El voto condicionado por la imagen
Hoy día, la enorme complejidad de la gestión pública impide al ciudadano común estar perfectamente informado de todos los aspectos de la política. Esto se exacerba en el período electoral: ni siquiera los más concienzudos pueden examinar en profundidad los programas de todos los partidos. En consecuencia, algunos estudiosos consideran que, ante la imposibilidad de obtener y procesar toda la información relevante, los votantes recurren a reglas heurísticas, procedimientos prácticos, de carácter intuitivo, puros atajos, para tomar su decisión. Y una de estas reglas es la apariencia del candidato, la imagen que proyecta, cómo habla, cómo reacciona, cómo se comporta.
En el debate de 1960 entre Nixon y Kennedy, los radioyentes dieron por ganador a Nixon; los televidentes a Kennedy
Las imágenes visuales desatan emociones y ejercen gran influencia en la evaluación de los políticos. Por ello, en televisión importa mucho menos el razonamiento profundo que la pose, la prestancia y, sobre todo, la cercanía. De ahí la tendencia a los comportamientos campechanos, a la imitación de un impostado estilo llano. Pero sobre todo prima la imagen, tal como inauguró el famoso debate de 1960 entre John F. Kennedy y Richard Nixon para la presidencia de los EE.UU. Quienes siguieron el debate por la radio dieron por ganador a Nixon; pero los televidentes se decantaron abrumadoramente por el apuesto Kennedy.
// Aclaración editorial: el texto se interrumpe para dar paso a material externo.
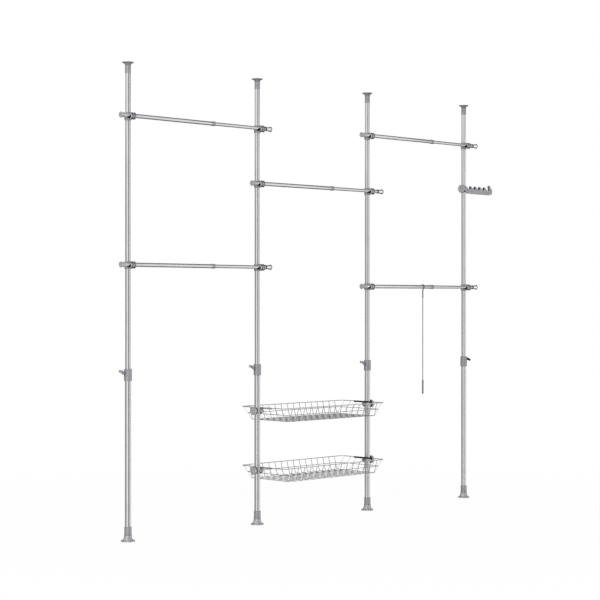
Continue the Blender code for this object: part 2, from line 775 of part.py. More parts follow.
def rod_hook_mesh():
    """A snap clip round the rail, open at the back, above the socket for the rod."""
    radius = clip_radius()
    points = []
    for i in range(ROD_CLIP_STEPS + 1):
        angle = -math.pi / 2 - ROD_CLIP_SWEEP * i / ROD_CLIP_STEPS
        points.append((0, radius * math.cos(angle), radius * math.sin(angle) - FIT_GAP))
    clip = wire("rod_clip", points, ROD_CLIP_WIRE, CLIP_SIDES, ALONG)
    top = -radius
    low = top - ROD_FERRULE_LENGTH
    bore = ROD_RADIUS + FIT_GAP
    outline = [
        (0, top),
        (ROD_CLIP_WIRE, top),
        (ROD_FERRULE_RADIUS, top - ROD_CLIP_WIRE),
        (ROD_FERRULE_RADIUS, low),
        (bore, low),
        (bore, low + ROD_SOCKET_DEPTH),
        (0, low + ROD_SOCKET_DEPTH),
    ]
    ferrule = turned("rod_ferrule", outline, SMALL_SIDES)
    return combined("rod_hook", ferrule, adds=[clip])


def rod_ends():
    """The heights of the ferrule's mouth, the grip's mouth and the grip's end below the rail's axis."""
    mouth = -clip_radius() - ROD_FERRULE_LENGTH
    end = -ROD_LENGTH
    return mouth, end + ROD_GRIP_LENGTH, end


def rod_shaft_mesh():
    mouth, grip_mouth, _ = rod_ends()
    high = mouth + ROD_SOCKET_DEPTH - FIT_GAP
    low = grip_mouth - ROD_SOCKET_DEPTH + FIT_GAP
    return rod("rod_shaft", ROD_RADIUS, low, high, SMALL_SIDES)


def rod_grip_mesh():
    _, mouth, end = rod_ends()
    bore = ROD_RADIUS + FIT_GAP
    taper = ROD_GRIP_RADIUS - bore
    outline = [
        (0, mouth - ROD_SOCKET_DEPTH),
        (bore, mouth - ROD_SOCKET_DEPTH),
        (bore, mouth),
        (bore + taper / 2, mouth),
        (ROD_GRIP_RADIUS, mouth - taper),
        (ROD_GRIP_RADIUS, end + taper),
        (ROD_GRIP_RADIUS - taper, end),
        (0, end),
    ]
    return turned("rod_grip", outline, SMALL_SIDES)


# Assembly


def build_posts(looks):
    """The four posts. Returns the empties of the lower and the upper half of each."""
    shapes = {
        "foot": (foot_mesh(), "pale"),
        "lower_tube": (lower_tube_mesh(), "tube"),
        "collar": (collar_mesh(), "plastic"),
        "upper_tube": (upper_tube_mesh(), "tube"),
        "top_cap": (top_cap_mesh(), "plastic"),
    }
    screw = wing_screw_mesh()
    lowers = []
    uppers = []
    for name, x in zip(POST_NAMES, POST_PLACES):
        lower = empty(name + "_lower", (x, 0, 0))
        upper = empty(name + "_upper", (x, 0, 0), lower)
        faces_left = x < POST_PLACES[-1]
        for kind, (mesh, look) in shapes.items():
            body = upper if kind in ("upper_tube", "top_cap") else lower
            turn = HALF_TURN if kind == "collar" and faces_left else None
            node(kind + "_" + name, mesh, looks[look], body, (x, 0, 0), turn)
        screw_axis = empty(name + "_screw", (x, 0, SCREW_HEIGHT), lower)
        turn = Matrix.Rotation(WING_TILT, 4, "X")
        if faces_left:
            turn = turn @ HALF_TURN
        node("wing_screw_" + name, screw, looks["dark"], screw_axis, (x, 0, SCREW_HEIGHT), turn)
        lowers.append(lower)
        uppers.append(upper)
    return lowers, uppers


def posts_of(rail_post):
    """The numbers of the two posts that carry a rail."""
    first = POST_NAMES.index(rail_post)
    return first, first + 1


def rail_span(rail_post, shift):
    """The X of a rail's left and right ends."""
    left, right = (POST_PLACES[post] for post in posts_of(rail_post))
    overhang = RAIL_OVERHANGS[rail_post]
    return left - overhang + shift, right + overhang + shift


def build_rails(looks, uppers):
    outer = outer_rail_mesh()
    inner = inner_rail_mesh()
    outer_clamp = clamp_mesh("outer_clamp", RAIL_OUTER_RADIUS)
    inner_clamp = clamp_mesh("inner_clamp", RAIL_INNER_RADIUS)
    carriers = {}
    for name, rail_post, height, shift in RAILS:
        left_end, right_end = rail_span(rail_post, shift)
        first, second = posts_of(rail_post)
        left = empty(name + "_left", (POST_PLACES[first], 0, height), uppers[first])
        right = empty(name + "_right", (POST_PLACES[second], 0, height), uppers[second])
        node(name + "_outer_tube", outer, looks["tube"], left, (left_end, -RAIL_OFFSET, height))
        node(name + "_inner_tube", inner, looks["tube"], right, (right_end, -RAIL_OFFSET, height))
        node(name + "_left_clamp", outer_clamp, looks["plastic"], left, (POST_PLACES[first], 0, height))
        node(name + "_right_clamp", inner_clamp, looks["plastic"], right, (POST_PLACES[second], 0, height))
        carriers[name] = left
    return carriers


def build_baskets(looks, lowers):
    basket = basket_mesh()
    bracket = bracket_mesh()
    knob = knob_mesh()
    left = POST_PLACES[1]
    right = POST_PLACES[2]
    for name, height in (("upper_basket", UPPER_BASKET_HEIGHT), ("lower_basket", LOWER_BASKET_HEIGHT)):
        body = empty(name + "_body", ((left + right) / 2, 0, height), lowers[1])
        node(name, basket, looks["wire"], body, ((left + right) / 2, 0, height))
        for side, x, turn in (("left", left, None), ("right", right, HALF_TURN)):
            node(f"{name}_{side}_bracket", bracket, looks["plastic"], body, (x, 0, height), turn)
            axis = (x, 0, height - BRACKET_DROP)
            knob_axis = empty(f"{name}_{side}_knob_axis", axis, body)
            node(f"{name}_{side}_knob", knob, looks["plastic"], knob_axis, axis, None if turn else HALF_TURN)


def build_hook_arm(looks, upper):
    place = (POST_PLACES[3], 0, HOOK_HEIGHT)
    slide = empty("hook_slide", place, upper)
    swivel = empty("hook_swivel", place, slide)
    node("hook_bush", bush_mesh(), looks["dark"], slide, place)
    node("hook_clamp", drum_mesh(), looks["plastic"], swivel, place)
    node("hook_arm", arm_mesh(), looks["plastic"], swivel, place)


def build_rod(looks, carrier):
    x = rail_span("inner_right", 0.0)[0] + OUTER_RAIL_LENGTH - ROD_SETBACK
    place = (x, -RAIL_OFFSET, LOW_RIGHT_RAIL_HEIGHT)
    swing = empty("rod_swing", place, carrier)
    node("rod_hook", rod_hook_mesh(), looks["plastic"], swing, place)
    node("rod_shaft", rod_shaft_mesh(), looks["wire"], swing, place)
    node("rod_grip", rod_grip_mesh(), looks["plastic"], swing, place)


def main():
    for item in list(bpy.data.objects):
        bpy.data.objects.remove(item)
    looks = materials()
    lowers, uppers = build_posts(looks)
    carriers = build_rails(looks, uppers)
    build_baskets(looks, lowers)
    build_hook_arm(looks, uppers[3])
    build_rod(looks, carriers["low_right_rail"])


main()
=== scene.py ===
"""The look of the telescopic clothes rack. Metres, +Z up; the origin is under the left post's foot."""

import json
import math

import bmesh
import bpy
from mathutils import Matrix, Vector


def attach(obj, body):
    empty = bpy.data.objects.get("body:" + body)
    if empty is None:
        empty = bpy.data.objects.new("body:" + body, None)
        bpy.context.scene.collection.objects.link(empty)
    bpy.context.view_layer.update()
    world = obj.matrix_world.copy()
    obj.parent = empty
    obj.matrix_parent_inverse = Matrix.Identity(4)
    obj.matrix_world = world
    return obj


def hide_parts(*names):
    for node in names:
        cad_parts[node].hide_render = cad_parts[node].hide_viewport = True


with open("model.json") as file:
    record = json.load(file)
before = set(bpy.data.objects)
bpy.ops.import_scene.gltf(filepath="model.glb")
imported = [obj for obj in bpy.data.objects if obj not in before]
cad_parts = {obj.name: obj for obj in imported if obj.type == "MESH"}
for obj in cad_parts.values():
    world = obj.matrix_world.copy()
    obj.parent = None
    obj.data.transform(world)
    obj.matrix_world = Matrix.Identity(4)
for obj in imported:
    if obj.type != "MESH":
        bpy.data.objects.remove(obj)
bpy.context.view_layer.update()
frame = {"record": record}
BODIES = frame["record"]["behaviour"]["bodies"]
BODY_OF = {node: body for body, nodes in BODIES.items() for node in nodes}

# Places and sizes of the rack
RACK_HEIGHT = 2.45
POST_NAMES = ("left", "inner_left", "inner_right", "right")
POST_PLACES = (0.0, 0.910, 1.8005, 2.6865)
FIT_GAP = 0.0003
LOWER_TUBE_RADIUS = 0.0160
LOWER_TUBE_WALL = 0.0012
UPPER_TUBE_RADIUS = 0.0144
UPPER_TUBE_WALL = 0.0011
LOWER_BORE = LOWER_TUBE_RADIUS + FIT_GAP
UPPER_BORE = UPPER_TUBE_RADIUS + FIT_GAP
FOOT_HEIGHT = 0.0750
FOOT_FLOOR = 0.0120
FOOT_RIM_RADIUS = 0.0365
COLLAR_TOP = 0.8812
COLLAR_RADIUS = 0.0205
SCREW_HEIGHT = 0.8657
SCREW_RADIUS = 0.0030
SCREW_TILT = math.radians(22)
LOWER_TUBE_ENDS = (0.0123, 0.8469)
CAP_HEIGHT = 0.0580
CAP_RIM_RADIUS = 0.0300
UPPER_TUBE_ENDS = (0.4469, RACK_HEIGHT - CAP_HEIGHT)
RAIL_Y = -0.0300
# Each rail's name, the post on its left, its height and its shift to the right
RAILS = (
    ("top_left_rail", 0, 2.1740, 0.0),
    ("low_left_rail", 0, 1.4140, 0.0),
    ("middle_rail", 1, 1.8720, 0.0118),
    ("top_right_rail", 2, 2.1970, 0.0),
    ("low_right_rail", 2, 1.3134, 0.0),
)
RAIL_LENGTH = 1.0550
OUTER_RAIL_LENGTH = 0.6400
INNER_RAIL_LENGTH = 0.6250
RAIL_OUTER_RADIUS = 0.0110
RAIL_INNER_RADIUS = 0.0095
RAIL_WALL = 0.0010
RAIL_CAP_SEAT = 0.0370
CLAMP_SAG = 0.0014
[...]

Algunos analistas apuntan a que muchos votantes utilizan estas reglas heurísticas. Gabriel Lenz y Chappell Lawson mostraron en un estudio que los que los sujetos políticamente poco informados, es decir, quienes ven muchas horas la televisión, votan con mayor frecuencia basándose en la mera apariencia de los candidatos. En un experimento todavía más extremo, John Antonakis y Olaf Dalgas, propusieron un juego a niños suizos de entre 5 y 13 años. De cada par de fotografías de caras desconocidas debían señalar a quién elegirían como capitán de barco para una misión arriesgada. Pues bien, las preferencias de los pequeños, basadas en la mera apariencia del rostro, coincidían con los ganadores de la segunda vuelta de las elecciones parlamentarias francesas, a cuyos candidatos correspondían las fotos.
Muchos electores utilizan ciertas reglas heurísticas, o atajos, entre ellos la imagen, a la hora de votar
Así, los políticos encontraron un sustancioso filón para la manipulación: no utilizaron la televisión como un potente medio para transmitir ideas cruciales sino como vía para la difusión de imágenes y emociones entre las masas, convirtiendo la pequeña pantalla en un anzuelo para pescar votos entre electores algo hipnotizados. No necesitaron proponer políticas sensatas; bastaba con aferrarse a la apariencia, a un discurso maniqueo, a frases emotivas. Ciertamente, el invento fue muy interesante; pero su utilización manifiestamente mejorable.